Congress was supposed to be watching the NSA. The people were supposed to be watching Congress (and the executive branch and the courts and all of the rest of government.) We cannot watch over what is hidden from us.
The idea that the data gathering and eavesdropping and other nefarious activities of our spy agencies and other departments must be kept secret to protect us from our enemies is one of the biggest, most stinking pieces of crap ever dropped on us. The secrecy is there to protect the overseers, the politicians, from us, the people. It is not there to protect the people from anyone or anything. If you couldn't smell that one from miles away, you need to sober up.
Most American people were, for their looking away, the last ones to know. At this point, Russians and Chinese and Iranians and Europeans and Latinoamericanos and just about everyone else are having a good laugh at our expense, they knew better all along. No enemy with half a brain didn't know already. The ones in the dark were the Americans, because we didn't want to know.
The greatest lies are unspoken truths. You say something that's true, and don't say something related that's true but important. Of course, you told the truth, but, at the same time, you tell an even bigger lie, if the missing bit is important to the story. That's why witnesses are sworn to tell the truth, the whole truth, and nothing but the truth.
If you want to learn how to lie, watch lawyers. They split hairs, make fine distinctions, and precise statements, and are intentionally ambiguous, largely to avoid the whole truth. I've never heard of a perjury prosecution for failing to tell the truth, only for speaking untruth in the explicit part. Lying is legal in the courtroom if you do it by omitting the truth. Sorry, Your Honour, I forget to mention that part. Otherwise, most lawyers and politicians would be in prison. The judges cooperate in this, so they're guilty, too.
This is part of the explanation for why a politician or lawyer can talk at length, but not say anything. The road to Hell can be found in the gaps among the words.
This doesn't mean, of course, that our leaders don't lie to us in more direct ways. Of course they lie. It's been fun to watch some of them caught in direct, bald-faced lies by the Snowden material. But the most sinister and subtle lies are the ones coming from the truths not spoken. The most weighty and important lines of inquiry are missing, for the questions leading to them are never asked.
In the antebellum South, it was a crime almost everywhere to teach the slaves to read and to write. Education is the key to freedom, but not necessarily the kind you get from a formal school. Yes, the truth will make you free.

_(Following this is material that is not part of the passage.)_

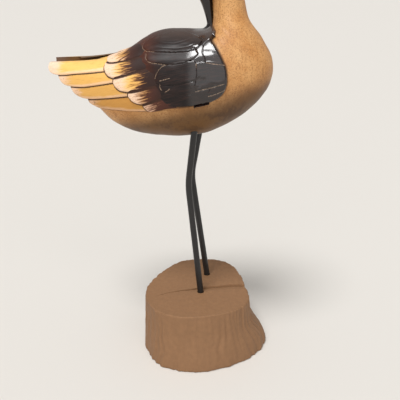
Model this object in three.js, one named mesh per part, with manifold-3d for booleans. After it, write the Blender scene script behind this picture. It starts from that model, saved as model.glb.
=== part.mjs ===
// A carved and painted wooden shorebird on two bent metal rods, standing in a slice of log.
// Millimetres, +Z up. The bird faces +X, its right side is towards -Y, and the origin is the middle of
// the log's underside.

import * as THREE from 'three';
import { mergeVertices } from 'three/addons/utils/BufferGeometryUtils.js';
import Module from 'manifold-3d';

const wasm = await Module();
wasm.setup();

// Driving dimensions

const birdMidY = 6; // the plane that halves the bird, just behind the log's middle
const clearance = 0.3; // gap that each rod keeps in its drilled holes

const rodRadius = 2.4;
const rodSpread = 15; // from the bird's mid plane to each rod, at the feet and at the belly
const kneeSpread = 12.5;
const kneeZ = 135;
const bendLength = 16; // of rod taken up by the bend at the knee
const bellyHoleTop = 185;
const logHoleBottom = 34;
const rodX = {
  right: { foot: 2.4, knee: -7.3, belly: -2.4 },
  left: { foot: 3.6, knee: -8.6, belly: -1.6 },
};
const rodTopZ = 175; // where the rods enter the belly

const logHeight = 46.5;
const logEdge = 1.2; // rounding of the worn lower rim

const saddleLift = 1.6; // how far the folded wings and mantle stand proud of the body
const saddleFade = 0.2; // share of that lift at the rear, where it runs out under the feathers
const saddleFadeLength = 0.25; // share of the saddle's length over which it fades
const skinDepth = 3; // how far carved layers reach below the body's surface
const slotHalf = 6.8; // half the width of the slot cut between the two wing tips
const primaryLift = [0.2, 1.4]; // how proud a primary stands along its upper and its lower edge
const scallopLift = [2.5, 0.9]; // how proud a scallop stands at its tip and at its root
const scallopDrop = 0.4; // how much lower its two long edges are than its middle
const scallopTilt = 0.5; // how much higher its lower edge is than its upper edge

// Stations of the body: the back's point and the belly's point in the mid plane as [x, z], the half
// width, and how square the section is above and below its middle. They fan out round the nape, rise up
// the neck and turn over with the head, so that neighbouring sections never cross.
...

But you won't find the truth on television, or in any medium owned by the slaveowners in the Great American Plantation. There is no unbiased news: every news source contains bias. Even reliable, honest, and trustworthy reporters often have their dispatches edited by the newspapers and magazines which carry them. Strive to get your news from outside the ordinary sources.
Most of all, think for yourself. Don't bury those ten pieces of silver. God gave you the ability to think and reason and decide, so use it. 'Twould be a sin not to do so. In a real democracy, your opinion, even if it contradicts everyone else's, is as valuable as anyone else's opinion. Indeed, all opinions are essential, or it's not a democracy.